A series of companies like eWanted sprang up in the Web 1.0 era, and many companies still exist to help capture your buying intentions, but those layer additional ads on top. They don’t actually reduce the number of ads you see.

This, alas, is a hard problem.

adk says:

No Subject Given

A simple, easy to use rating system (think google groups “Rate this post”), combined with collaborative filtering could work nicely.

End result would be ads that get more relevant as you rate them. This provides the consumer with an incentive to use the rating system, increases relevancy of the ads served and provides the advertiser with useful statistics.

Synktar (user link) says:

Hmm...

Excellent idea, but would someone really take the time to fill out what they want to see in the ads in the first place? Are people to attached to ad blockers by now? Wouldn’t someone have to fill out what they want in the ad for each different website, or would that information be stored in a) a database somewhere or b) with a cookie. If it is stored with a database, how is the user identified?
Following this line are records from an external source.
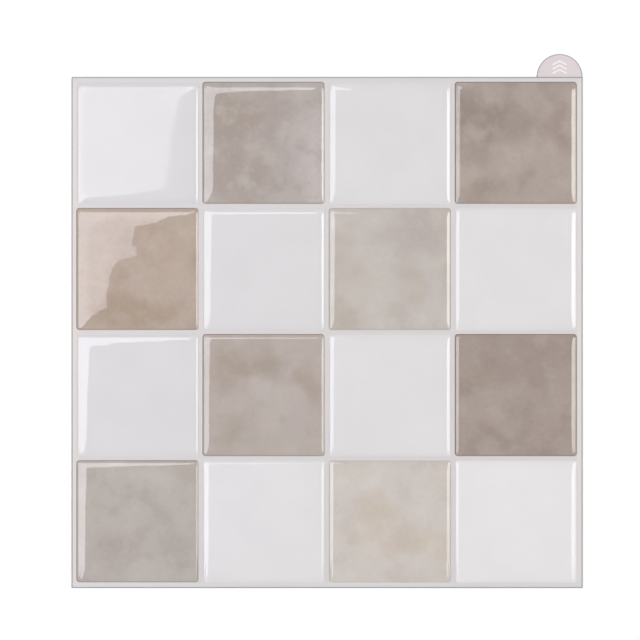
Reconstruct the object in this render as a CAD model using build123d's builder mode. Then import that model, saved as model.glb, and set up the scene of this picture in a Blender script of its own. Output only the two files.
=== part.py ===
"""Peel and stick backsplash tile: a square self-adhesive sheet of poured gel tiles.

The sheet lies face up. Three kinds of piece are stacked:

- release_liner, the siliconised paper that covers the adhesive, with a half-round
  thumb tab that stands out past the sheet's top edge, flush with its right edge;
- backing_film, the printed plastic film that shows as grout between the tiles;
- gel_tile_rR_cC, the domes of resin poured on the film, with rows counted from the
  tab's edge and columns from the left. Each one has the shape of a puddle: flat on top,
  and rounded down to its foot by surface tension.

Millimetres, +Z up. The origin is on the liner's underside, in the middle of the square
sheet. +Y points to the edge with the tab, and +X to the corner that the tab stands at.
"""

import os
from math import cos, log, radians, sin, tan

from build123d import *

# The pattern of tiles
tiles_across = 4
tile_side = 72.7
grout_width = 2.5
border_width = 3.25

# The release liner and its thumb tab
liner_thickness = 0.12
liner_corner_radius = 0.6
tab_radius = 13.7
tab_root_radius = 1.0

# The backing film, die-cut, with its top edge rolled over by the blade
film_thickness = 0.45
film_corner_radius = 0.6
film_edge_roll = 0.25

# The poured gel, as a wide puddle of resin sets: the slope at its foot, the length that
# surface tension rounds its edge over, and the share of the inset that rounds its corners
gel_contact_angle = 46.0
gel_capillary_length = 1.9
gel_corner_radius = 1.6
gel_corner_growth = 0.25

# Slopes at which the gel's edge is drawn, as shares of the slope at its foot
gel_slope_shares = (1.0, 0.76, 0.54, 0.35, 0.2, 0.1, 0.045, 0.018)

tile_pitch = tile_side + grout_width
sheet_side = tiles_across * tile_pitch - grout_width + 2 * border_width
film_top = liner_thickness + film_thickness


def meniscus_height(slope):
    """Height of a wide puddle's surface over its base, where it slopes by that angle."""
    foot_slope = radians(gel_contact_angle)
    return 2 * gel_capillary_length * (sin(foot_slope / 2) - sin(slope / 2))


def meniscus_inset(slope):
    """Distance in from the puddle's foot to where its surface slopes by that angle."""

    def reach(angle):
        return log(tan(angle / 4)) + 2 * cos(angle / 2)

    return gel_capillary_length * (reach(radians(gel_contact_angle)) - reach(slope))


def gel_levels():
    """The (inset, height) of each level of a gel tile, from its foot up to its flat top."""
    slopes = [share * radians(gel_contact_angle) for share in gel_slope_shares]
    return [(meniscus_inset(slope), meniscus_height(slope)) for slope in slopes]


def make_release_liner():
    """A flat sheet with the tab. Its corner beside the tab runs straight into the tab."""
    with BuildPart() as liner:
        with BuildSketch() as outline:
            Rectangle(sheet_side, sheet_side)
            with Locations((sheet_side / 2 - tab_radius, sheet_side / 2)):
                Circle(tab_radius)
            free_corners = [v for v in outline.vertices() if v.X < 0 or v.Y < 0]
            fillet(free_corners, liner_corner_radius)
            tab_root = outline.vertices().filter_by(lambda v: v.X > 0 and v.Y > 0).sort_by(Axis.X)[0]
            fillet(tab_root, tab_root_radius)
        extrude(amount=liner_thickness)
    liner.part.label = "release_liner"
    return liner


def make_backing_film():
    """A flat square that covers the liner, with its upper edge rolled over."""
    with BuildPart() as film:
        with BuildSketch(Plane.XY.offset(liner_thickness)):
            RectangleRounded(sheet_side, sheet_side, film_corner_radius)
        extrude(amount=film_thickness)
        fillet(film.faces().sort_by(Axis.Z)[-1].edges(), film_edge_roll)
    film.part.label = "backing_film"
    return film


def make_gel_tile(row, column):
    """A dome whose corners grow rounder as it rises, because surface tension pulls them in."""
    x = (column - (tiles_across + 1) / 2) * tile_pitch
    y = ((tiles_across + 1) / 2 - row) * tile_pitch
    with BuildPart() as tile:
        for inset, height in gel_levels():
            side = tile_side - 2 * inset
            with BuildSketch(Plane((x, y, film_top + height))):
                RectangleRounded(side, side, gel_corner_radius + gel_corner_growth * inset)
        loft(ruled=True)
    tile.part.label = f"gel_tile_r{row}_c{column}"
    return tile


places = [(row, column) for row in range(1, tiles_across + 1) for column in range(1, tiles_across + 1)]
pieces = [make_release_liner(), make_backing_film()] + [make_gel_tile(*place) for place in places]

os.makedirs("parts", exist_ok=True)
for piece in pieces:
    export_step(piece.part, f"parts/{piece.part.label}.step")
    print(piece.part.label, round(piece.part.volume), "mm3")
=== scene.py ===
"""Looks of the peel and stick backsplash tile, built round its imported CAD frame.

The release liner and the backing film are the CAD nodes with printed finishes. Each gel
tile is replaced by a finer dome of the same size, which follows the curve of a poured
puddle and waves a little, as set resin does, so that a softbox mirrors in it with a
wandering edge. The print under the gel is a stone pattern on eight tiles and white on
the other eight.

Shapes, lamps and relief are in metres. Places, sizes and insets in a finish are in
millimetres. The sheet is seen from straight above.
"""

import math

import bmesh
import bpy
import numpy as np
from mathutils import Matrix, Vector, noise


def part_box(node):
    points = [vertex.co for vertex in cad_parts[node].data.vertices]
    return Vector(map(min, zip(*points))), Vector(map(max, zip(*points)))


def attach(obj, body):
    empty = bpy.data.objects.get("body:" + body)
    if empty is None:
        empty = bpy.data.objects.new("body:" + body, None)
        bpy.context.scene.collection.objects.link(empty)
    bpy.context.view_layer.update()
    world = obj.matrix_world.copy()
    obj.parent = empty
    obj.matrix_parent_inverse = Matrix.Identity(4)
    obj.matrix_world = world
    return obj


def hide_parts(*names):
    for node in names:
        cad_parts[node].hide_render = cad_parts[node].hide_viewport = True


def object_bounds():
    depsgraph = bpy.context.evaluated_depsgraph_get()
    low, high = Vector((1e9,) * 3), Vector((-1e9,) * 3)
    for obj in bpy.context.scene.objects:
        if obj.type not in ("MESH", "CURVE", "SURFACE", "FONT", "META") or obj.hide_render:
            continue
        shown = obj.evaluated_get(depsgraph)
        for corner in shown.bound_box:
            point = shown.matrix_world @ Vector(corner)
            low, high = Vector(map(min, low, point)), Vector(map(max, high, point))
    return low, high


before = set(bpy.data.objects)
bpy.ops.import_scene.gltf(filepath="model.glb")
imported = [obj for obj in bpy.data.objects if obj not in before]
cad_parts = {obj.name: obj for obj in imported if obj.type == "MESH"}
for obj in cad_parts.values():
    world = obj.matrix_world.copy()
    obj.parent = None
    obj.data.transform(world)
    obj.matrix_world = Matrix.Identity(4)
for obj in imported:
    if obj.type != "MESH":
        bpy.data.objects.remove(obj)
cad_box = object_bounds()

MM = 0.001
tiles_across = 4

# The photograph in pixels: its width, the sheet's width, and where the sheet's middle lies
photo_width_px = 640
sheet_width_px = 512
sheet_centre_px = (327.1, 332.5)

# The camera
camera_height = 1.0
sensor_width = 36.0

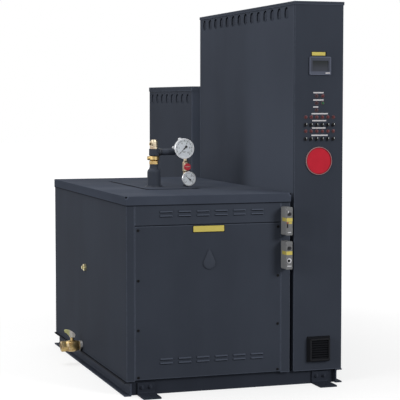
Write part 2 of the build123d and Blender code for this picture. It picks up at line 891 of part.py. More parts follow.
# Fan filter: tapered hood, open pocket and slats turned down
slat_pitch = (grille_height - 2 * grille_taper - 2 * grille_frame) / slat_count
with BuildPart() as fan_grille:
    with BuildSketch(facing(panel_mid, front, grille_level, (0, -1, 0))):
        RectangleRounded(grille_width, grille_height, grille_frame / 2)
    with BuildSketch(facing(panel_mid, front - grille_rise, grille_level, (0, -1, 0))):
        RectangleRounded(
            grille_width - 2 * grille_taper,
            grille_height - 2 * grille_taper,
            grille_frame / 2,
        )
    loft()
    with BuildSketch(facing(panel_mid, front - grille_rise, grille_level, (0, -1, 0))):
        Rectangle(
            grille_width - 2 * grille_taper - 2 * grille_frame,
            grille_height - 2 * grille_taper - 2 * grille_frame,
        )
    extrude(amount=-grille_pocket, mode=Mode.SUBTRACT)
    slat_start = panel_mid - grille_width / 2 + grille_taper + grille_frame
    slat_origin = (slat_start, front - grille_rise, grille_level)
    with BuildSketch(Plane(origin=slat_origin, x_dir=(0, 1, 0), z_dir=(1, 0, 0))):
        with Locations((grille_pocket / 2, 0)):
            with GridLocations(slat_pitch, slat_pitch, 1, slat_count):
                Rectangle(grille_pocket, slat_thick, rotation=slat_angle)
    extrude(amount=grille_width - 2 * grille_taper - 2 * grille_frame)
fan_grille.part.label = "fan_grille"
export_step(fan_grille.part, "parts/fan_grille.step")

# Limit controls: two upright boxes on the right front return
limit_x = right - limit_from_edge
limit_levels = [lid_top - limit_drop, lid_top - limit_drop - limit_pitch]


def limit_box(level):
    """One limit control, the seam of its cover running round near the front."""
    with BuildPart() as box:
        with BuildSketch(facing(limit_x, front, level, (0, -1, 0))):
            RectangleRounded(limit_width, limit_height, limit_radius)
        extrude(amount=limit_depth)
        fillet(box.faces().sort_by(Axis.Y)[0].edges(), radius=limit_radius * 0.5)
        with BuildSketch(facing(limit_x, front - limit_depth + limit_seam, level, (0, -1, 0))):
            RectangleRounded(limit_width, limit_height, limit_radius)
            RectangleRounded(
                limit_width - 2 * limit_groove,
                limit_height - 2 * limit_groove,
                limit_radius - limit_groove,
                mode=Mode.SUBTRACT,
            )
        extrude(amount=limit_groove, mode=Mode.SUBTRACT)
    return box.part


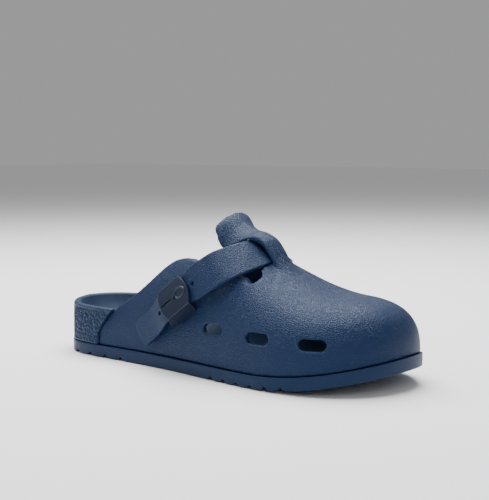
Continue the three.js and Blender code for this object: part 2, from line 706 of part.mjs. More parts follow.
function makeProng() {
  const low = strapLift + strapThickness + prongLift;
  const high = low + prongThickness;
  const shape = new THREE.Shape();
  shape.moveTo(pinAt - 1.5, pinHeight);
  shape.lineTo(pinAt - 4.1, low);
  shape.lineTo(tipReach + 3, low);
  shape.quadraticCurveTo(tipReach + 0.4, low + 0.4, tipReach, low + 1.4);
  shape.quadraticCurveTo(tipReach + 0.1, plateTop + 0.6, tipReach + 1.6, plateTop + 0.6);
  shape.quadraticCurveTo(tipReach + 3, plateTop + 0.4, tipReach + 4.2, high);
  shape.lineTo(pinAt - 3, high);
  shape.quadraticCurveTo(pinAt - 2.2, high, pinAt - 1.8, high - 1);
  shape.lineTo(pinAt + 1.2, pinHeight + 0.9);
  shape.lineTo(pinAt + 1.2, pinHeight);
  const eye = crossBar(eyeRadius, eyeWidth, 0);
  const knobBase = plateTop + gap;
  const knob = post(knobRadius, knobBase, knobBase + knobHeight, tipReach + knobRadius - 0.2, buckleFrame);
  return acrossBuckle(shape, prongWidth).add(eye).add(knob).subtract(crossBar(pinRadius + run, frameBaseWidth, 0));
}

function makePin() {
  const slope = (frameBaseWidth - plateWidth) / 2 / (plateTop - frameFoot);
  const outerFace = frameBaseWidth / 2 - slope * (pinHeight - frameFoot);
  return crossBar(pinRadius, 2 * outerFace - 2 * gap, 0);
}

function makeRivet() {
  const under = strapRest + strapThickness + gap;
  const end = -wall - washerThickness - 2 * gap;
  const profile = new THREE.Path();
  profile.moveTo(0, end);
  profile.lineTo(rivetShankRadius, end);
  profile.lineTo(rivetShankRadius, under);
  profile.lineTo(rivetHeadRadius, under);
  profile.lineTo(rivetHeadRadius, under + 0.7);
  profile.quadraticCurveTo(0.8 * rivetHeadRadius, under + rivetHeadHeight, 0, under + rivetHeadHeight);
  const geometry = new THREE.LatheGeometry(profile.getPoints(6), 24);
  geometry.rotateX(Math.PI / 2);
  return placed(geometry, rivetFrame);
}

// ---------- the object

const moulded = { color: 0x1f3358, roughness: 0.55, metalness: 0 };
const plastic = { color: 0x23304f, roughness: 0.35, metalness: 0 };
const strapRoom = strapSolid(gap);
const group = new THREE.Group();
function add(name, solid, look) {
  const mesh = new THREE.Mesh(toGeometry(solid), new THREE.MeshStandardMaterial(look));
  mesh.name = name;
  group.add(mesh);
}
add("outsole", makeOutsole(), moulded);
add("footbed", makeFootbed(), moulded);
add("upper", makeUpper(strapRoom), moulded);
add("instep_strap", makeStrap(), moulded);
add("buckle_anchor", makeAnchor(), plastic);
add("anchor_washer", makeWasher(buckleFrame, studRadius + gap, buckleStandoff), plastic);
add("hinge_pin", makePin(), plastic);
add("buckle_frame", makeFrame(), plastic);
add("buckle_prong", makeProng(), plastic);
add("strap_rivet", makeRivet(), plastic);
add("rivet_washer", makeWasher(rivetFrame, rivetShankRadius + gap), plastic);

export default group;
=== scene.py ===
# Moulded garden clog, right foot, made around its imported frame.
# +X to the toe, +Y to the inner side of the foot, +Z up. Sizes in this script are millimetres.
import math

import bpy
import numpy as np
from mathutils import Matrix, Vector, noise


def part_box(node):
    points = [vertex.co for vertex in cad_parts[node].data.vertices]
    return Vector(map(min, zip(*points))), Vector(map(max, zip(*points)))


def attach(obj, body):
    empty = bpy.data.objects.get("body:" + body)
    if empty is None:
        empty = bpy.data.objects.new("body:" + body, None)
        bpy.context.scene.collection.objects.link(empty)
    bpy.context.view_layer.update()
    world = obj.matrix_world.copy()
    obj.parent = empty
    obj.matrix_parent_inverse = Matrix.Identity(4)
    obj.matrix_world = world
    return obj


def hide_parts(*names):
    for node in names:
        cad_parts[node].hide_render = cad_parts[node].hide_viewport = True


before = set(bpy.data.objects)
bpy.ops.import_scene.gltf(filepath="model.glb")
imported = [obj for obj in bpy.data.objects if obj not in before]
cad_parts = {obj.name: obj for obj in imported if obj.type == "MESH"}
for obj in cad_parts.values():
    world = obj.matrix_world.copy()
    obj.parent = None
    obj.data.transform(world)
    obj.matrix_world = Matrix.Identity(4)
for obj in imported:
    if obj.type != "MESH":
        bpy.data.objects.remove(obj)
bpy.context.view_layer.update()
bpy.ops.object.select_all(action="DESELECT")
mm = 0.001

_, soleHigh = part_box("outsole")
halfLength = soleHigh.x / mm
halfWidth = soleHigh.y / mm

shoe = {
    "instepHeight": 89,
    "toeBoxHeight": 57,
    "toeSpring": 13.2,  # lift of the sole at the tip
    "springStart": 0.35,
    "soleThickness": 8.8,
    "flange": 1.5,  # sole edge shown outside the shell
    "wall": 4,
    "gap": 0.3,
    "leanIn": 0.45,
    "frontLean": 0.28,
    "rearLean": -0.42,
    "crownSpan": (-0.7, 0.68),
    "toeIn": (2, 4.6, 0.14, 0.68),  # centre line's shift at the heel, its growth, from and to
    # power of the cross section at the heel, its growth to the toe, and the power of that growth
    "fullness": {-1: (2.2, 0.5, 1), 1: (2.1, 0.59, 2)},
    "fullFrom": 0.14,
    "fullOver": 0.54,
}


def along(u):
    return u * halfLength


def vector(x, y, z):
    return np.array([x, y, z], float)


# ---- curves and the form of the foot

# Points at shares t of a smooth curve through the given points
def batten(points, t, closed=False, power=0.5):
    points = np.asarray(points, float)
    count = len(points)
    spans = count if closed else count - 1
    place = np.clip(np.asarray(t, float), 0, 1) * spans
    i = np.minimum(place.astype(int), spans - 1)
    w = (place - i)[..., None]
    if closed:
        p0, p1, p2, p3 = (points[(i + k) % count] for k in (-1, 0, 1, 2))
    else:
        longer = np.vstack([2 * points[0] - points[1], points, 2 * points[-1] - points[-2]])
        p0, p1, p2, p3 = (longer[i + k] for k in range(4))
    d0, d1, d2 = (np.linalg.norm(b - a, axis=-1, keepdims=True) ** power
                  for a, b in ((p0, p1), (p1, p2), (p2, p3)))
    leave = ((p1 - p0) / d0 - (p2 - p0) / (d0 + d1) + (p2 - p1) / d1) * d1
    arrive = ((p2 - p1) / d1 - (p3 - p1) / (d1 + d2) + (p3 - p2) / d2) * d1
    return (p1 + leave * w + (3 * (p2 - p1) - 2 * leave - arrive) * w ** 2
            + (2 * (p1 - p2) + leave + arrive) * w ** 3)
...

Wouldn’t this allow more tracking of what the user looks and and doesn’t look at, thus possibly causing more privacy issues (if they use the database method and require people to sign up and login to view choosen-content ads)?

Just my thoughts,

Synktar

me says:

They tried this already, I helped write this in 20

Sigh, gives me old bubble (will it be retromarketed as Web 1.0 like Sun made SunOS 4.x into Solaris 1.0?) memories. It didn’t work for us because we didn’t get it out before the bubble burst. Never got the cash infusion to make it grow. Just withered until the company (after i left) was bought by DoubleCLick. We had UI issues (this was IE/NS4.0 days, not very good CSS or DHTML) . I wrote the original UI in javascript, and also wrote the Apache module to serve the ads. was fun, but glad i left when i did. We had a patent, so will be interesting if DoubleCLick will sue. The patent really didn’t cover our exact system, it covered the idea, and we never made an “As-built” patent, so not sure how it would hold up in court.